Idem con patate è stato fatto con Theresa May, una seconda Thatcher che verrà arginato dall’Unione Europea, chiamato a tessere le fila quando la partita era diventata troppo difficile. E gli uomini in quei casi lasciano che ad occupare la poltrona del fantoccio o del rischio siano le signore, più abituate da secoli di fatica a saper sorreggere il mondo sulle spalle. Loro si prestano al gioco, purtroppo, e non aiutano i milioni e milioni di donne che sono esauste dei femminicidi, delle prepotenze, dell’invisibile handicap di partenza. E noi uomini dobbiamo imparare tanto, studiare altrettanto, saper ascoltare senza pensare di poter capire perché a volte si può immaginare, ma capire è un’altra cosa.

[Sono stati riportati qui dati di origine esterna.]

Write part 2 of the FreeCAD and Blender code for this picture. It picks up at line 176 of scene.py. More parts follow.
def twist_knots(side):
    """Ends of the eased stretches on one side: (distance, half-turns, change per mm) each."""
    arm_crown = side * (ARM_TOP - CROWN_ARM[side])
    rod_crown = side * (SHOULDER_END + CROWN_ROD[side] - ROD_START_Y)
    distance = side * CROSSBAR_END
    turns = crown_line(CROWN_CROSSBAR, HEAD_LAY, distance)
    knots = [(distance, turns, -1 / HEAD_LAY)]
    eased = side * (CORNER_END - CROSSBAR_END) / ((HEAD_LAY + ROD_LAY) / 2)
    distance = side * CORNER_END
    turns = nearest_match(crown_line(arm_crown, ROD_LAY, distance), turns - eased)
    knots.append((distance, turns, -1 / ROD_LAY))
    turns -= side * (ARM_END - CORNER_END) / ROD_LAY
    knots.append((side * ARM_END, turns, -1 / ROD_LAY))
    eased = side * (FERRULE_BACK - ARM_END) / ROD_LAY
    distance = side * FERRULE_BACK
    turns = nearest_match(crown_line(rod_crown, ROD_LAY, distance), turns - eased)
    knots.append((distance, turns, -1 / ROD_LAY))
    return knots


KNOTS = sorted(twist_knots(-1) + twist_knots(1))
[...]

Ma accompagnarsi nel viaggio lo si può fare in tante differenti posizioni.

Dell’Italia non parlo, visto che l’ex premier Berlusconi ci ha dato mostra di come allevare ministre che mercificano i corpi delle donne come fossero vacche da riproduzione. E poi, l’immagine della giovane vicino all’attempato che gli regalava l’ammirazione di una parte del paese, invidioso e zelante.

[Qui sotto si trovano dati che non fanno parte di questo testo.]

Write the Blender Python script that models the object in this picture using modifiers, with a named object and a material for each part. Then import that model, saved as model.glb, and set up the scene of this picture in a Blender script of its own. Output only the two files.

La stessa parabola l’ha messa in mostra un mostro molto simile ma meno scaltro forse, però ben più pericoloso, Donald Trump, ossia il presidente degli Stati Uniti. Sua moglie è un’affascinante donna molto più giovane di lui. Lui è l’uomo forte, che ha scippato alla Clinton il voto di molte casalinghe, che con lui si sono sentite in sicurezza, il maschio Alfa colpisce ancora.

In un modello dove senza accorgercene, cadiamo in stereotipi preparati e riproposti in salse multiforme.

L’eccezione la fa Macron, dove il sessismo si aggroviglia e fa il giro contrario. Lui fa scalpore, non per la vigliaccheria con cui si vocifera della sua omosessualità, ma perché accompagnato da una donna molto più grande di lui. Non lo voterei mai, come non voterei Le Pen, ma trovo di un abominio questo teatrino intorno alla coppia che fa rabbrividire. Lui non è un mito, un uomo da emulare, è uno strano, uno che non si capisce perché sta con lei se può avere un arem, un alieno. Io non penso granchè bene di lui, lungi da me la difesa politica o personale di Macron, ma fa abbastanza arrabbiare il fatto che la compagna che gli sta vicino non sia considerata mai una donna, un essere umano, bensì un suppellettile, un sopramobile.

Ed in più, se “vecchia” come lei, anche fonte di vergogna, disagio o stranezza. Ecco dove risiede ancora la radice patriarcale di un sistema che non è cambiato, ecco dove senza saperlo noi uomini tutti i giorni accompagnamo all’altare dello stupro le donne dalle “gonne troppe corte”.

Forse il circense Kim Jong-un, dittatore nordcoreano che non disdegna tigri che mangiano parenti, e uomini missile che si afflosciano nel mare, è il politico più sincero. Lui fa come dice lui, non maschera nulla: la donna rimane a casa e non ha ruoli di potere e punto. Mai visto una donna a capo delle sue parate militari? Mai una al suo fianco in posti di potere? No, lui non porta la maschera. Scherzi a parte, credo che dovremmo imparare noi uomini ad ascoltare e lasciarci condurre su un sentiero che a molti sembra senza senso, che non capiamo.

Ed è quello il bene e il segreto del cambiamento, non possiamo capirlo all’inizio.

Ma forse per fare questo ci vuole molto coraggio, perché come dicevo la questone di genere si risolve se tutte e tutti hanno le stesse possibilità ai nastri di partenza, non facendo vedere solo la punta di un iceberg che è poi sorretto da un enorme muscolo gonfio. Però, forse, di gareggiare, condividere, lottare e giocare ad armi pari, abbiamo un po' paura noi uomini. In fondo se da qualche millennio ci difendiamo con l’attacco, anche lo psicologo più spicciolo potrà dirci il perché.